**GIVEN INFORMATION:**
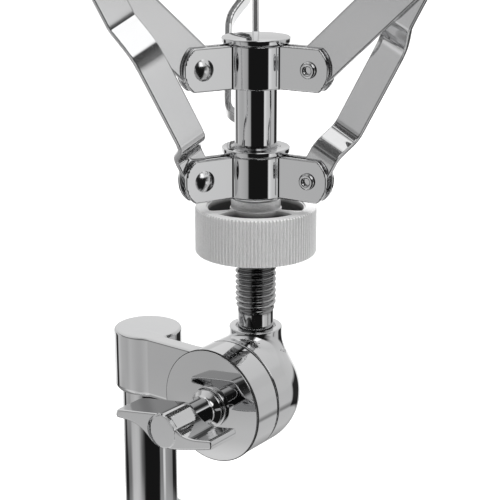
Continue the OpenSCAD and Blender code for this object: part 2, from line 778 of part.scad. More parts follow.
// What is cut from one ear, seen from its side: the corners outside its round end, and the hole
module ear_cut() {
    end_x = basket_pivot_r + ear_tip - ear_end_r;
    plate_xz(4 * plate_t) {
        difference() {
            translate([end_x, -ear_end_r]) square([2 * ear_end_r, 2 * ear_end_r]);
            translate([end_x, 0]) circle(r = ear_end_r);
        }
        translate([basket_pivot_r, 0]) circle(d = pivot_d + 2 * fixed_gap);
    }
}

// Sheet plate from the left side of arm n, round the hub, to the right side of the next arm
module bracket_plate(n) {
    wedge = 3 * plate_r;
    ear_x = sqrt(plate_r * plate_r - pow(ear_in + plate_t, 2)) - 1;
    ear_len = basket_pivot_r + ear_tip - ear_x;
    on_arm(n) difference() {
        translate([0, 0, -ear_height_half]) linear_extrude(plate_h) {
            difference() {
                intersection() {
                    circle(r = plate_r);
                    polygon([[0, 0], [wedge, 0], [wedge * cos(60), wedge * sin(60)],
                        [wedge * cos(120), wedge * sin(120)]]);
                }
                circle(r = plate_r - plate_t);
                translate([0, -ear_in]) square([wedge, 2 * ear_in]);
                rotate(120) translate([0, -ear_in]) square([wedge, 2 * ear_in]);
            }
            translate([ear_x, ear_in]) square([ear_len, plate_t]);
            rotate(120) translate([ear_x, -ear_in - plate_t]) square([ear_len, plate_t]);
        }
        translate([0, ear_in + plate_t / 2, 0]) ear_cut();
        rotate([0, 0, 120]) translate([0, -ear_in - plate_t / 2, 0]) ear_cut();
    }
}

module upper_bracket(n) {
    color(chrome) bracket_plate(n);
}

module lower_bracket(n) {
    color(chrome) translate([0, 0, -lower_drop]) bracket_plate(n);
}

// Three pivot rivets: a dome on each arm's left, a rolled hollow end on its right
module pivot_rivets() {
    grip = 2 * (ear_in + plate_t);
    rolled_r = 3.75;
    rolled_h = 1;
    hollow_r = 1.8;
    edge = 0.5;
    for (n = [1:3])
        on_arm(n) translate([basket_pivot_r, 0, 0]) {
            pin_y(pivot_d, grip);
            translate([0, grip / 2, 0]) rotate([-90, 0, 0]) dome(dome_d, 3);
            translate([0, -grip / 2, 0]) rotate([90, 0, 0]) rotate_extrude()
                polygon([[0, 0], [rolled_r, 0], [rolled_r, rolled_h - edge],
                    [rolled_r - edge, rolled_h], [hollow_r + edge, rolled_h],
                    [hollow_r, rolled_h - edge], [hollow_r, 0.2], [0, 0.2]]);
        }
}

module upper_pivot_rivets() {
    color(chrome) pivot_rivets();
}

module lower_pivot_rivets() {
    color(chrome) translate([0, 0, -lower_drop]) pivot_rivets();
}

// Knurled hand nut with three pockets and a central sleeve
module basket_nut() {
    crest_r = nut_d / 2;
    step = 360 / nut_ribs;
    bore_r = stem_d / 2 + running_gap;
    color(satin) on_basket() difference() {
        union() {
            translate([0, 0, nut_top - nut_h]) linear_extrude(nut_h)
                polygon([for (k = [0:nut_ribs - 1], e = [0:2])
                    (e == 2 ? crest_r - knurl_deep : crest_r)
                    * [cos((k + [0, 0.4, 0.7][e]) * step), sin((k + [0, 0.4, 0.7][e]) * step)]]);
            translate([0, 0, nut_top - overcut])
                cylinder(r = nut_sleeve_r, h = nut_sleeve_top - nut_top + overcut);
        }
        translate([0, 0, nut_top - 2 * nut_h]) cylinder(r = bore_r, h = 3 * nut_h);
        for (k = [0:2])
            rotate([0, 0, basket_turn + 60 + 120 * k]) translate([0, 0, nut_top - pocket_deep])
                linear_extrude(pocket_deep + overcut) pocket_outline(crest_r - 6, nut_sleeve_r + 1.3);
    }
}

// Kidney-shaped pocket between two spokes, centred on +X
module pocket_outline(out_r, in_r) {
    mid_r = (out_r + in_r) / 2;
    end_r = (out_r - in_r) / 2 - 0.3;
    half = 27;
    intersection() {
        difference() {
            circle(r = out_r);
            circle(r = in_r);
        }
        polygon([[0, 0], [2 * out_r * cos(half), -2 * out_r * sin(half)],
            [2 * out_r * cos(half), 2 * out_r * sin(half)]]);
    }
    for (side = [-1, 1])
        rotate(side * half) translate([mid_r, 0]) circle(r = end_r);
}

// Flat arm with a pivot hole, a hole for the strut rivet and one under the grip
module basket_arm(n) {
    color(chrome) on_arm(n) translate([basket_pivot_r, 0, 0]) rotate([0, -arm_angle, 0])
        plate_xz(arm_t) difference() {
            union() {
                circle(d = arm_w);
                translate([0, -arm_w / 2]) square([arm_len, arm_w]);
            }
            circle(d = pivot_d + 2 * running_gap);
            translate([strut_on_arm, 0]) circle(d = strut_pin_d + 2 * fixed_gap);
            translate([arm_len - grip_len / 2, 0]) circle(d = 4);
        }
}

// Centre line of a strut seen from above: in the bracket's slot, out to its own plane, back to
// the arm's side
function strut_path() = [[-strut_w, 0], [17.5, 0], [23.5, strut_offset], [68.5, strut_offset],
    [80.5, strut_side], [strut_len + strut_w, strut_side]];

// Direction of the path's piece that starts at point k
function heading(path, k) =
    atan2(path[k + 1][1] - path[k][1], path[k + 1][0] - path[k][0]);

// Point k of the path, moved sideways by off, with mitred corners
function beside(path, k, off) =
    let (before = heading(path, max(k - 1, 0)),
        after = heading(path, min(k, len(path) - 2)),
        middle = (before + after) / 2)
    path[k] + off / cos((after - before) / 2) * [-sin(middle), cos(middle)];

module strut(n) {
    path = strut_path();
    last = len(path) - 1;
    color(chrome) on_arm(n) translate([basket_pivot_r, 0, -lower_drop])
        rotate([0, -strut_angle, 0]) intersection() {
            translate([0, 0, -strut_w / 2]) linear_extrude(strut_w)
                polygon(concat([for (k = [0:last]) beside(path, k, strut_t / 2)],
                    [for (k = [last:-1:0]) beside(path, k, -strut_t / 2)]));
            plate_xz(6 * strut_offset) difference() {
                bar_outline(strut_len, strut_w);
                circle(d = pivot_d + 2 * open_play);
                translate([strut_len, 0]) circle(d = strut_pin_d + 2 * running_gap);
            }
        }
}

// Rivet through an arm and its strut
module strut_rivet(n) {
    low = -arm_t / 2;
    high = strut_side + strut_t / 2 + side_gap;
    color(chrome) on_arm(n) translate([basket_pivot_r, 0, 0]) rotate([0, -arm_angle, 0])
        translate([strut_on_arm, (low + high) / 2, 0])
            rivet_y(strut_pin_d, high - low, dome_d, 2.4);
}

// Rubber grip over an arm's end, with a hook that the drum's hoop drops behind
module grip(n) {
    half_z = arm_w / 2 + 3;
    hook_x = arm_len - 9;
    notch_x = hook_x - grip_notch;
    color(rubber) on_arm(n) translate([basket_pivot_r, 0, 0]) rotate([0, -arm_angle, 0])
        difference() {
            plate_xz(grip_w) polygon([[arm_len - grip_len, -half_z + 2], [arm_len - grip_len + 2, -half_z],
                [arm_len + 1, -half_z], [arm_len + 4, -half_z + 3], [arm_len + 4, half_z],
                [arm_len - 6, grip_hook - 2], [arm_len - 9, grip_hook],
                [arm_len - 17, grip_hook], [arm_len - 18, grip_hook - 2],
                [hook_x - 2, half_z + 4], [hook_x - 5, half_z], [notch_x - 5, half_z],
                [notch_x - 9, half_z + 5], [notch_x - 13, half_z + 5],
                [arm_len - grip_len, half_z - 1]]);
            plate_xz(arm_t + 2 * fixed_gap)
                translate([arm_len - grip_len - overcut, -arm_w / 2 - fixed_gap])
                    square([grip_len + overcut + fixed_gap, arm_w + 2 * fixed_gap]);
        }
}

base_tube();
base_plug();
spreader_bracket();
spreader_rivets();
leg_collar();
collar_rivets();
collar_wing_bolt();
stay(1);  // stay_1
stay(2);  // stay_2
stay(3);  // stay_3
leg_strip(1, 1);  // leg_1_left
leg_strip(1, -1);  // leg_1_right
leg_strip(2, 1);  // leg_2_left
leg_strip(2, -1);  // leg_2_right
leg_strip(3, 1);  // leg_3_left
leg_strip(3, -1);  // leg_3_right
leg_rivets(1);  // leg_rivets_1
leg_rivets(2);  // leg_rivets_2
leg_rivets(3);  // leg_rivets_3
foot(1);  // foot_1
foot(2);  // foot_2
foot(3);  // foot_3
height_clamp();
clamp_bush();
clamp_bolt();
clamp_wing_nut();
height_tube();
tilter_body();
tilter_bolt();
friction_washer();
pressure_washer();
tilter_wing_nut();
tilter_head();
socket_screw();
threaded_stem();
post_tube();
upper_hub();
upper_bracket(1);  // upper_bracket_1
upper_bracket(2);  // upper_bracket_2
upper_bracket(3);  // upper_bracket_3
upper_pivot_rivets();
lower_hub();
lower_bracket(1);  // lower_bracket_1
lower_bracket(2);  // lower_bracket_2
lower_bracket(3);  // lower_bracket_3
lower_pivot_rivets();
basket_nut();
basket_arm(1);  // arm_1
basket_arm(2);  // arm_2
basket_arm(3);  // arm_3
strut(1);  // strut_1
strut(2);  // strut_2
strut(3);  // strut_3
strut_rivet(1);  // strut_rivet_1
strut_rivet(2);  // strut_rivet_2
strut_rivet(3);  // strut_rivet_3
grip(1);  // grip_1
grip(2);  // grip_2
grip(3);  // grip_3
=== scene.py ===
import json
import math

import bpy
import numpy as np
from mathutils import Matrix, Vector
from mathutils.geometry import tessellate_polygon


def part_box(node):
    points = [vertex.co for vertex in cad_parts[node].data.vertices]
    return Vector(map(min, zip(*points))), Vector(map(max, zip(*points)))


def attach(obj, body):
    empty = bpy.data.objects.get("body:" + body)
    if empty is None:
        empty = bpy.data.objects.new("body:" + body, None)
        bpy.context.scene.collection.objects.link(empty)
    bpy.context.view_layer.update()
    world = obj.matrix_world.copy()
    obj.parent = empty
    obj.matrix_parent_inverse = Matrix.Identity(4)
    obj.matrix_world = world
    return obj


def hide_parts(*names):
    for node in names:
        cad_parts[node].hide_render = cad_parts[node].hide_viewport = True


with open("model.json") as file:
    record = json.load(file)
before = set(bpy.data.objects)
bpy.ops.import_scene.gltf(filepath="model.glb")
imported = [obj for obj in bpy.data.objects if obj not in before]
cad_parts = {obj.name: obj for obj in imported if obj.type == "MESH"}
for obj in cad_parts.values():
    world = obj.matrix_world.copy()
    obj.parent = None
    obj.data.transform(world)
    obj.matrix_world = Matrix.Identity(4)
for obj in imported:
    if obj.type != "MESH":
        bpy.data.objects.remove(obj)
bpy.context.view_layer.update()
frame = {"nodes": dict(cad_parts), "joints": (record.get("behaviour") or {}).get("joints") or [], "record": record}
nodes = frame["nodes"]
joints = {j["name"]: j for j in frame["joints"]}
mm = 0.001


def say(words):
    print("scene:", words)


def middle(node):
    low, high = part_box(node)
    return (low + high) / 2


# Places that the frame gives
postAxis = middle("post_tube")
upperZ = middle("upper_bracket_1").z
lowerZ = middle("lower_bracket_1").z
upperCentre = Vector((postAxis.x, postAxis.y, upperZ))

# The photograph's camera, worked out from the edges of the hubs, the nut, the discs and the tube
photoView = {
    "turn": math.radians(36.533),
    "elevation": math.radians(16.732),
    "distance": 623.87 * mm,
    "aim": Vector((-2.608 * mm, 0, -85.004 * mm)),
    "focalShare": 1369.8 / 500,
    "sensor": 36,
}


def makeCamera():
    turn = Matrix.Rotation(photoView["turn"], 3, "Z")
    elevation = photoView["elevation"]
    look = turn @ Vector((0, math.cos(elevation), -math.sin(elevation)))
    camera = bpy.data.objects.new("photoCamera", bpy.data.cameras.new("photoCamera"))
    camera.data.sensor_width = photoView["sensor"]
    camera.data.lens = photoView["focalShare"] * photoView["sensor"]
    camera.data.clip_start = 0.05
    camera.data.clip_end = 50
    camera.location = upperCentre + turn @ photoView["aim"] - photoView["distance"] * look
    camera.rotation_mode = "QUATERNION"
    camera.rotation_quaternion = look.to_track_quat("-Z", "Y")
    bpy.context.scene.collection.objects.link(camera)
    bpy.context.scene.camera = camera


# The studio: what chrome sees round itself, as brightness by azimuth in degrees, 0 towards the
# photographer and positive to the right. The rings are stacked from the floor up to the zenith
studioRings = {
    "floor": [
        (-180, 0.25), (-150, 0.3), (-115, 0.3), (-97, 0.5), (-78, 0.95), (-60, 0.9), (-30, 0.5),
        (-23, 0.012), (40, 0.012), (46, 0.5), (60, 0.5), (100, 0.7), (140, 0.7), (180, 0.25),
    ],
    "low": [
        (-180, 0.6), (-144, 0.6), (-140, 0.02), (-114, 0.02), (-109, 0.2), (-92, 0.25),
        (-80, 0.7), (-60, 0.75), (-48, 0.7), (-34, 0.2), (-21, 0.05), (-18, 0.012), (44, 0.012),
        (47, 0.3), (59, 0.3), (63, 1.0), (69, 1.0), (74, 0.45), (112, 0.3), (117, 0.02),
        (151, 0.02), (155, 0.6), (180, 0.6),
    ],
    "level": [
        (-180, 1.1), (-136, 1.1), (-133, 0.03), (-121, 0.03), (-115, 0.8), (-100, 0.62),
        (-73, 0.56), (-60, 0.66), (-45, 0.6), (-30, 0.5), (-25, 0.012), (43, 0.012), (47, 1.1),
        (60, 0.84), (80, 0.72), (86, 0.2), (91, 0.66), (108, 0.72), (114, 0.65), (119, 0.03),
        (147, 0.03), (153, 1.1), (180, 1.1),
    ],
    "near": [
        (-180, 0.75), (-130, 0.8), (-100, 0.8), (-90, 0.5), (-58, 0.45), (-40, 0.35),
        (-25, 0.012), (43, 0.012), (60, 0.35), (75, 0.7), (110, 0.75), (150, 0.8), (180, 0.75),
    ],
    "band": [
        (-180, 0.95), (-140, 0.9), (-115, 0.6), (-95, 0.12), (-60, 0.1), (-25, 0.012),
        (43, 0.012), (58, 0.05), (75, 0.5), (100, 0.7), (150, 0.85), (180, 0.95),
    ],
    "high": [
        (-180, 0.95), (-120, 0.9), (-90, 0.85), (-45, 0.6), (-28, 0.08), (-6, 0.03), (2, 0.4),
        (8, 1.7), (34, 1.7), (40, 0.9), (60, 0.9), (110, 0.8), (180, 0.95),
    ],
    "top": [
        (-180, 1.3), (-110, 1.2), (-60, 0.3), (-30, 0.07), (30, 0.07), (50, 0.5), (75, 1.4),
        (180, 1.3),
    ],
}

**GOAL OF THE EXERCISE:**
Copy exactly the lines from the line with "clamp_bolt();" up to and including the line with "bpy.context.scene.collection.objects.link(empty)", and no other lines.

**SOLUTION FOR THIS PROBLEM:**
clamp_bolt();
clamp_wing_nut();
height_tube();
tilter_body();
tilter_bolt();
friction_washer();
pressure_washer();
tilter_wing_nut();
tilter_head();
socket_screw();
threaded_stem();
post_tube();
upper_hub();
upper_bracket(1);  // upper_bracket_1
upper_bracket(2);  // upper_bracket_2
upper_bracket(3);  // upper_bracket_3
upper_pivot_rivets();
lower_hub();
lower_bracket(1);  // lower_bracket_1
lower_bracket(2);  // lower_bracket_2
lower_bracket(3);  // lower_bracket_3
lower_pivot_rivets();
basket_nut();
basket_arm(1);  // arm_1
basket_arm(2);  // arm_2
basket_arm(3);  // arm_3
strut(1);  // strut_1
strut(2);  // strut_2
strut(3);  // strut_3
strut_rivet(1);  // strut_rivet_1
strut_rivet(2);  // strut_rivet_2
strut_rivet(3);  // strut_rivet_3
grip(1);  // grip_1
grip(2);  // grip_2
grip(3);  // grip_3
=== scene.py ===
import json
import math

import bpy
import numpy as np
from mathutils import Matrix, Vector
from mathutils.geometry import tessellate_polygon


def part_box(node):
    points = [vertex.co for vertex in cad_parts[node].data.vertices]
    return Vector(map(min, zip(*points))), Vector(map(max, zip(*points)))


def attach(obj, body):
    empty = bpy.data.objects.get("body:" + body)
    if empty is None:
        empty = bpy.data.objects.new("body:" + body, None)
        bpy.context.scene.collection.objects.link(empty)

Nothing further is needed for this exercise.